Hallucination Signals

Hallucinations rarely announce themselves. They look like normal output until you check. Three signals catch most of them:

  • Citation validation. If the agent emits citations, verify each one references a document the retrieval actually returned. A citation to a document not in the retrieval set is fabrication.
  • Numeric verification. Numbers in the output (torque values, prices, dates) must appear in source content. Compare via simple string match or regex extraction.
  • Refusal-rate drift. A model that suddenly stops refusing impossible questions has shifted into hallucination mode. Track refusal rate over time.

Each signal becomes a span attribute or a derived metric. Alert on hallucination rate exceeding threshold, on refusal rate dropping below baseline, on citation validation failure.

Tools: Langfuse, Helicone, Application Insights

  • Langfuse. Strongest agent-specific UI. Trace tree visualisation, prompt versioning, evaluation scoring, dataset management. Self-hostable.
  • Helicone. Easiest setup; routes through their proxy and gives you usage and cost dashboards. Less depth on agent traces; more depth on cost analysis.
  • Application Insights with GenAI integration. The Azure-native answer. Shares storage with your other telemetry; KQL queries combine agent and infrastructure data. Less polished agent UI than Langfuse.
  • Datadog and New Relic LLM monitoring. If your platform standard is one of these, use it. Less LLM-specific than Langfuse but enterprise-supported.
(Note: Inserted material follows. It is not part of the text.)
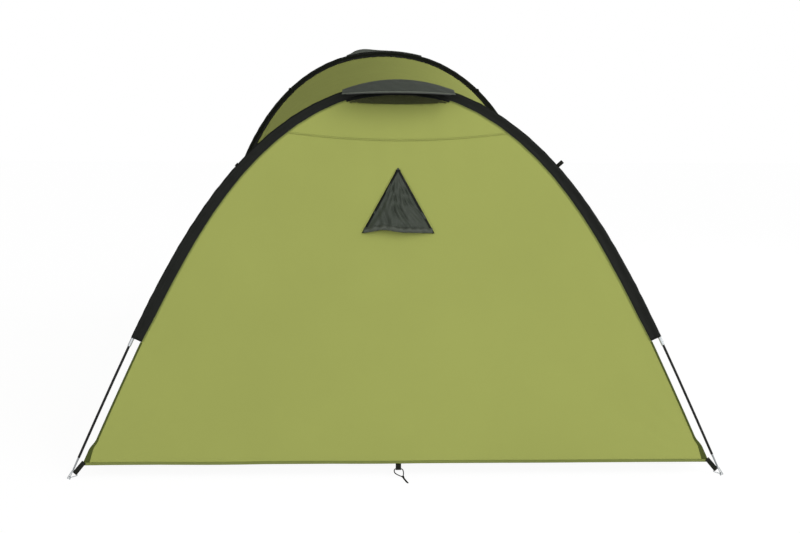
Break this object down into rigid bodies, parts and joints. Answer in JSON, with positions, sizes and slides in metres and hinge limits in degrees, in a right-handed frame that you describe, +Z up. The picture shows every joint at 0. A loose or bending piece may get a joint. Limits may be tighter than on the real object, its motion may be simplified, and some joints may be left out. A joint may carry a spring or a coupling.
{
  "type": "tunnel tent",
  "caption": "Free-standing fabric tunnel tent held open by two sleeved fibreglass hoops, with vent hoods, a zipped door and an inner bedroom.",
  "frame": {"origin": "on the ground at the middle of the whole tent's bounding box", "axes": "+Z up, +X across the tent, +Y from the rear wall to the door end"},
  "size_m": [2.473, 3.5943, 1.7734],
  "materials": {
    "fly_olive": "coated polyester taffeta, matt, pale olive",
    "hem_olive": "woven binding tape, darker olive",
    "sleeve_black": "plain black woven polyester",
    "hood_grey": "coated dark grey polyester",
    "mesh_black": "knitted fly mesh, open",
    "rod_black": "pultruded glass fibre, resin-rich, black",
    "ferrule_steel": "drawn steel tube, zinc plated",
    "pin_steel": "bent steel wire, zinc plated",
    "webbing_black": "woven polypropylene webbing and cord",
    "elastic_cord": "elastic cord with a woven cover",
    "zip_dark": "nylon coil on woven tape",
    "slider_metal": "die-cast zip slider, black enamel",
    "stiffener_plastic": "flat polypropylene strip in the hem",
    "toggle_plastic": "moulded toggle",
    "groundsheet_grey": "woven polyethylene sheet",
    "bedroom_cloth": "uncoated breathable polyester",
    "bedroom_tray": "coated polyethylene tray floor",
    "bedroom_mesh": "fine insect mesh"
  },
  "bodies": {
    "rear_hoop": {"rear_rods": "rod_black", "rear_ferrules": "ferrule_steel", "rear_pole_tips": "ferrule_steel", "rear_shock_cord": "elastic_cord", "rear_pins": "pin_steel", "rear_sleeve": "sleeve_black", "rear_top_panel": "fly_olive", "rear_wall": "fly_olive", "rear_hem": "hem_olive", "rear_vent_mesh": "mesh_black", "rear_vent_flap": "hood_grey", "rear_crown_mesh": "mesh_black", "rear_hood": "hood_grey", "rear_hood_stiffener": "stiffener_plastic"},
    "rear_guy_loop_left": {"rear_guy_loop_left": "webbing_black"},
    "rear_guy_loop_right": {"rear_guy_loop_right": "webbing_black"},
    "rear_peg_loop": {"rear_peg_loop": "webbing_black"},
    "front_hoop": {"front_rods": "rod_black", "front_ferrules": "ferrule_steel", "front_pole_tips": "ferrule_steel", "front_shock_cord": "elastic_cord", "front_pins": "pin_steel", "front_sleeve": "sleeve_black", "front_wall": "fly_olive", "front_hem": "hem_olive", "front_crown_mesh": "mesh_black", "front_hood": "hood_grey", "front_hood_stiffener": "stiffener_plastic", "wall_zip": "zip_dark", "door_toggles": "toggle_plastic"},
    "front_guy_loop_left": {"front_guy_loop_left": "webbing_black"},
    "front_guy_loop_right": {"front_guy_loop_right": "webbing_black"},
    "front_peg_loop": {"front_peg_loop": "webbing_black"},
    "door": {"door_panel": "fly_olive", "door_zip": "zip_dark"},
    "side_slider": {"side_zip_slider": "slider_metal"},
    "sill_slider": {"sill_zip_slider": "slider_metal"},
    "tent_base": {"roof_panel": "fly_olive", "left_side_panel": "fly_olive", "right_side_panel": "fly_olive", "side_hems": "hem_olive", "corner_webbing": "webbing_black", "corner_rings": "pin_steel", "groundsheet": "groundsheet_grey", "bedroom_floor": "bedroom_tray", "bedroom_left_wall": "bedroom_cloth", "bedroom_right_wall": "bedroom_cloth", "bedroom_roof": "bedroom_cloth", "bedroom_rear_wall": "bedroom_cloth", "bedroom_door": "bedroom_mesh", "bedroom_hangers": "elastic_cord"},
    "left_rear_peg_loop": {"left_rear_peg_loop": "webbing_black"},
    "left_front_peg_loop": {"left_front_peg_loop": "webbing_black"},
    "right_rear_peg_loop": {"right_rear_peg_loop": "webbing_black"},
    "right_front_peg_loop": {"right_front_peg_loop": "webbing_black"}
  },
  "joints": [
    {"name": "front_hoop_fold", "type": "hinge", "parent": "tent_base", "child": "front_hoop", "pos_m": [0, 1.6684, 0.0068], "axis": [1, 0, 0], "range_deg": [0, 88], "deforming": ["roof_panel", "left_side_panel", "right_side_panel", "side_hems", "bedroom_left_wall", "bedroom_right_wall", "bedroom_roof", "bedroom_rear_wall", "bedroom_door", "bedroom_hangers"]},
    {"name": "rear_hoop_fold", "type": "hinge", "parent": "tent_base", "child": "rear_hoop", "pos_m": [0, -1.7316, 0.0068], "axis": [1, 0, 0], "range_deg": [-77, 0]},
    {"name": "door_swing", "type": "hinge", "parent": "front_hoop", "child": "door", "pos_m": [-0.3808, 1.6703, 0.7], "axis": [0, 0, 1], "range_deg": [0, 150]},
    {"name": "side_slider_run", "type": "slide", "parent": "door", "child": "side_slider", "axis": [0, 0, 1], "range_m": [0, 0.92]},
    {"name": "sill_slider_run", "type": "slide", "parent": "door", "child": "sill_slider", "axis": [-1, 0, 0], "range_m": [0, 0.6]},
    {"name": "rear_guy_right_turn", "type": "hinge", "parent": "rear_hoop", "child": "rear_guy_loop_right", "pos_m": [0.6006, -1.5316, 1.1409], "axis": [0.6639, -0.1298, -0.7364], "range_deg": [-80, 80]},
    {"name": "rear_guy_left_turn", "type": "hinge", "parent": "rear_hoop", "child": "rear_guy_loop_left", "pos_m": [-0.6006, -1.5316, 1.1409], "axis": [0.6639, 0.1298, 0.7364], "range_deg": [0, 160]},
    {"name": "front_guy_left_turn", "type": "hinge", "parent": "front_hoop", "child": "front_guy_loop_left", "pos_m": [-0.632, 1.6684, 1.5203], "axis": [-0.7262, 0, -0.6875], "range_deg": [0, 160]},
    {"name": "front_guy_right_turn", "type": "hinge", "parent": "front_hoop", "child": "front_guy_loop_right", "pos_m": [0.632, 1.6684, 1.5203], "axis": [-0.7262, 0, 0.6875], "range_deg": [0, 160]},
    {"name": "rear_peg_turn", "type": "hinge", "parent": "rear_hoop", "child": "rear_peg_loop", "pos_m": [0, -1.7276, 0.05], "axis": [-1, 0, 0], "range_deg": [0, 110]},
    {"name": "front_peg_turn", "type": "hinge", "parent": "front_hoop", "child": "front_peg_loop", "pos_m": [0, 1.6724, 0.05], "axis": [1, 0, 0], "range_deg": [0, 110]},
    {"name": "left_rear_peg_turn", "type": "hinge", "parent": "tent_base", "child": "left_rear_peg_loop", "pos_m": [-1.1614, -0.9, 0.05], "axis": [0, 1, 0], "range_deg": [0, 110]},
    {"name": "left_front_peg_turn", "type": "hinge", "parent": "tent_base", "child": "left_front_peg_loop", "pos_m": [-1.1682, 0.9, 0.05], "axis": [0, 1, 0], "range_deg": [0, 110]},
    {"name": "right_rear_peg_turn", "type": "hinge", "parent": "tent_base", "child": "right_rear_peg_loop", "pos_m": [1.1614, -0.9, 0.05], "axis": [0, -1, 0], "range_deg": [0, 110]},
    {"name": "right_front_peg_turn", "type": "hinge", "parent": "tent_base", "child": "right_front_peg_loop", "pos_m": [1.1682, 0.9, 0.05], "axis": [0, -1, 0], "range_deg": [0, 110]}
  ],
  "couplings": [
    {"joint": "rear_hoop_fold", "follows": "front_hoop_fold", "ratio": -0.875}
  ]
}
The pattern that scales well: emit OpenTelemetry traces; export to Langfuse for engineering use and Application Insights (or your APM) for platform correlation. Both consume the same emit; the cost is one extra exporter configuration.

Sampling and Privacy

Capturing every prompt and every tool argument verbatim risks logging customer PII. Three patterns help:

  • Hash references instead of raw values. Store the SHA-256 of the prompt or argument; correlate with a separate, access-controlled store that holds the raw content for audit purposes.
  • Sampling. Capture full content on 10% of traces; aggregate metrics on 100%. Production debugging usually catches issues from the sampled set; metrics use the full set.
  • PII redaction at ingestion. Run a redaction step before exporting traces. Catches obvious cases (names, phone numbers, IBANs) but not every PII shape.
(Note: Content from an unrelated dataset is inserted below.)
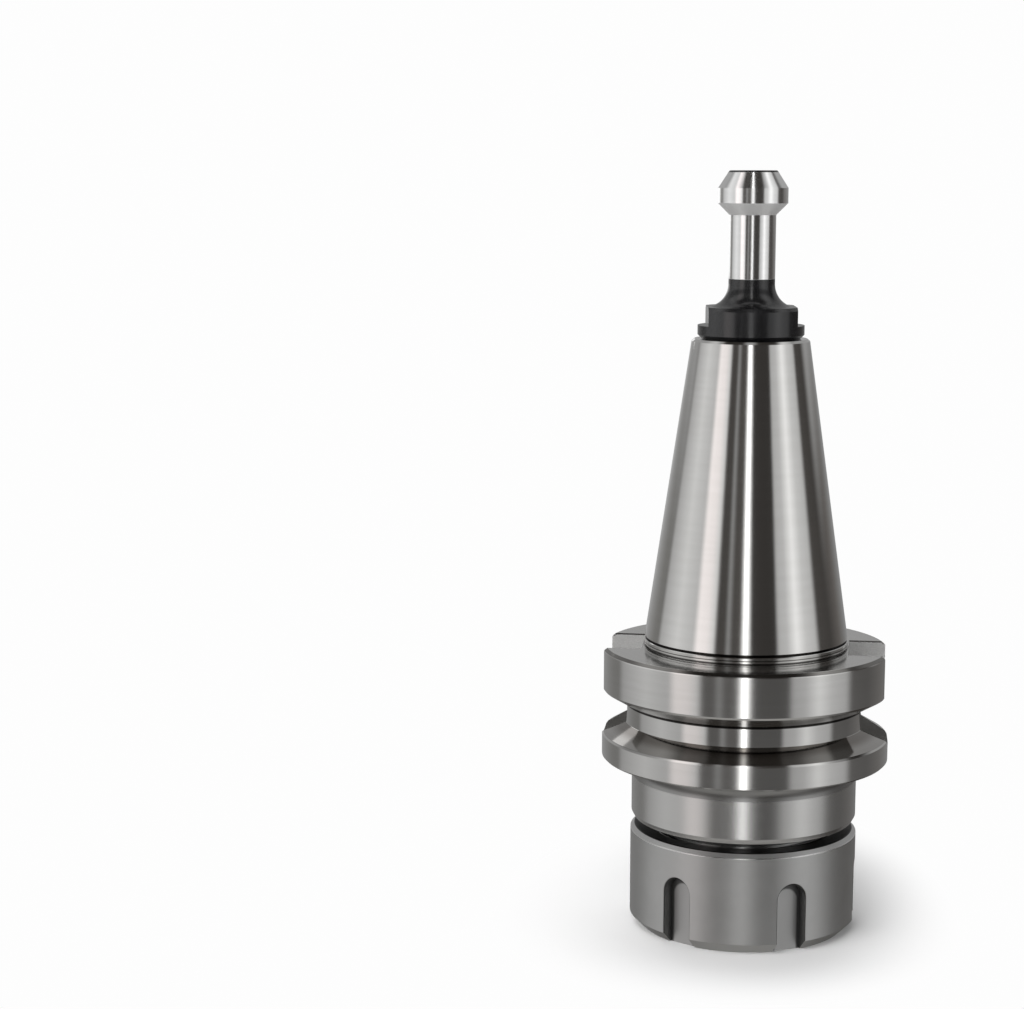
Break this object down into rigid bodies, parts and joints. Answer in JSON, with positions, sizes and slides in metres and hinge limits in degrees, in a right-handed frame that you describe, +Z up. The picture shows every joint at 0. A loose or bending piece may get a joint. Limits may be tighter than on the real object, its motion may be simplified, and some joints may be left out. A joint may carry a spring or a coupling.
{
  "type": "collet chuck holder",
  "caption": "Steep-taper spring-collet chuck standing on its slotted clamping nut, with a gripper flange, drive keyways and a pull stud at the small end.",
  "frame": {"origin": "centre of the clamping nut's front face, the face that the chuck stands on", "axes": "+Z up along the spindle axis towards the pull stud; the two drive keyways open on +X and -X"},
  "size_m": [0.063, 0.063, 0.1662],
  "materials": {
    "holder_steel": "ground, bright, fine turning lines round the axis",
    "stud_steel": "head and upper shank ground bright, lower shank and flange black oxide",
    "nut_steel": "satin grey, fine matte",
    "collet_steel": "ground spring steel"
  },
  "bodies": {
    "nut": {"clamping_nut": "nut_steel"},
    "collet": {"spring_collet": "collet_steel"},
    "holder": {"holder_body": "holder_steel", "pull_stud": "stud_steel"}
  },
  "joints": [
    {"name": "nut_turn", "type": "hinge", "parent": "nut", "child": "collet", "pos_m": [0, 0, 0.0112], "axis": [0, 0, 1], "range_deg": [0, 3060]},
    {"name": "collet_travel", "type": "slide", "parent": "collet", "child": "holder", "axis": [0, 0, 1], "range_m": [0, 0.01277]}
  ],
  "couplings": [
    {"joint": "collet_travel", "follows": "nut_turn", "m_per_rad": 0.00023873}
  ]
}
Dashboards That Earn Their Place

  • Per-feature task success rate. Whether the agent completed without escalation, broken down by feature.
  • Cost per task and per tenant. Trend lines over time; alert on regressions.
  • Step-count distribution. p50 and p95 steps per task. Indicates task scope drift.
  • Cache hit rate. Per feature; alert on degradation.
  • Tool call success rate. Per tool; alert on regressions.
  • Hallucination signal rate. Per feature; alert on spikes.

Alerting Patterns

Effective alerts on agent systems are different from API alerts. Latency-only alerts miss most agent issues. Three alert classes that catch real problems:

  • Cost regression. Cost per task above baseline by 50% for 30 minutes.
  • Quality regression. Citation validation failure rate above 5%, or refusal rate dropping by 30% from baseline.
  • Step-budget exhaustion. More than 10% of tasks hitting MAX_STEPS in the last hour.

Replay and Debugging

When an agent run goes wrong, the engineer needs to replay it. The trace gives you the input, the model responses, the tool results, and the decisions. With that, the failure can be reproduced in a sandbox where the engineer modifies the prompt or tool and watches the difference.
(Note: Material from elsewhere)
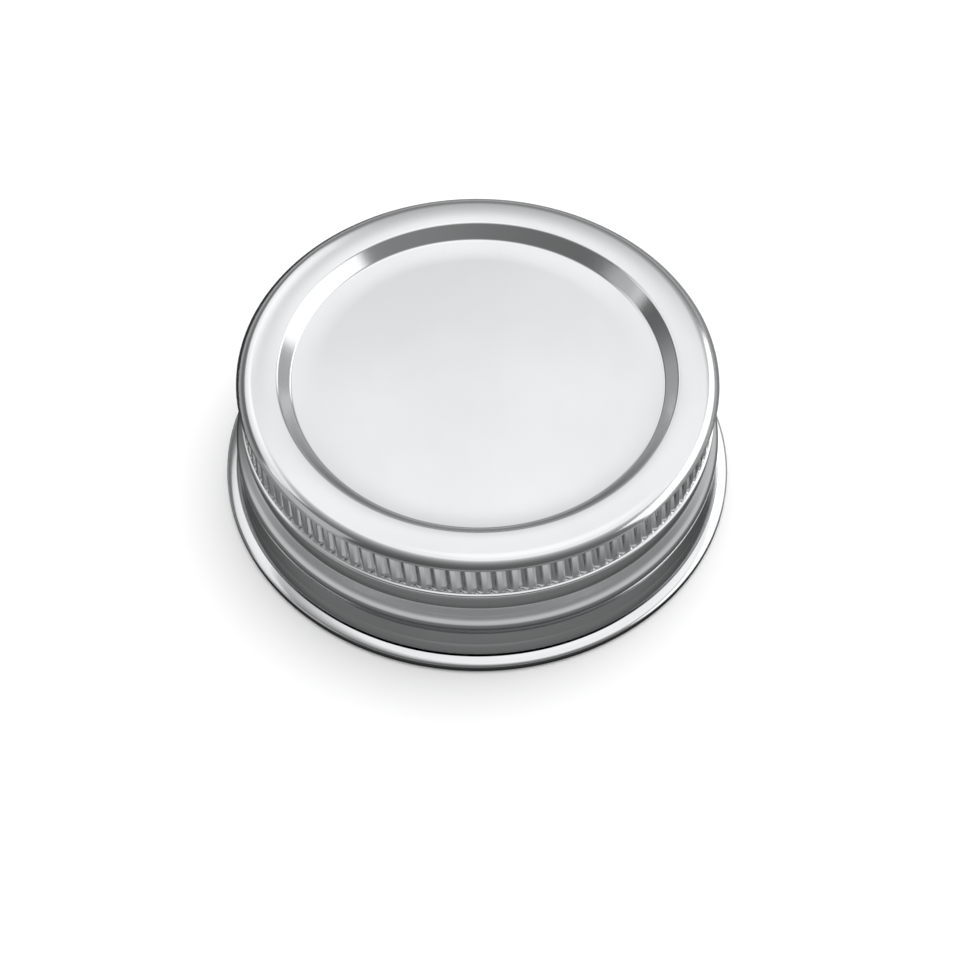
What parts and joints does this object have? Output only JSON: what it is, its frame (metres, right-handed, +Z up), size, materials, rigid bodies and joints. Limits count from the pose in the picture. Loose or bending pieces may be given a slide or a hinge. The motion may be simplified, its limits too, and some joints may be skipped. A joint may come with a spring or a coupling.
{
  "type": "metal jar screw cap",
  "caption": "Pressed metal screw cap for a glass jar, with a sunk panel, a rounded shoulder, a fluted grip band, a raised bead and a rolled rim.",
  "frame": {"origin": "on the cap's axis, in the plane that the foot of the rolled rim stands on", "axes": "Z runs up the axis from the open mouth to the closed top; X and Y lie in the plane of the mouth"},
  "size_m": [0.0746, 0.0746, 0.0224],
  "materials": {
    "tinplate": "bright rolled tinplate with a fine grain",
    "sealing_compound": "matt, slightly soft compound"
  },
  "bodies": {
    "root": {"cap_shell": "tinplate", "sealing_ring": "sealing_compound"}
  },
  "joints": []
}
Langfuse and similar tools provide one-click replay. Without that affordance, engineers reconstruct from logs, which is slow and unreliable. Building this capability into the observability stack from day one pays back on every production debugging session.

The Agents That Are Operable

An observable agent is a debuggable agent. The teams that ship reliable agent systems are the ones that treat observability as a Day 1 concern: instrument before measuring quality, dashboard before scaling traffic, alert before something breaks. Agents are not magic systems; they are distributed systems with a probabilistic compute node at the centre. Distributed systems engineering practice applies. The work is not glamorous and the payoff is enormous.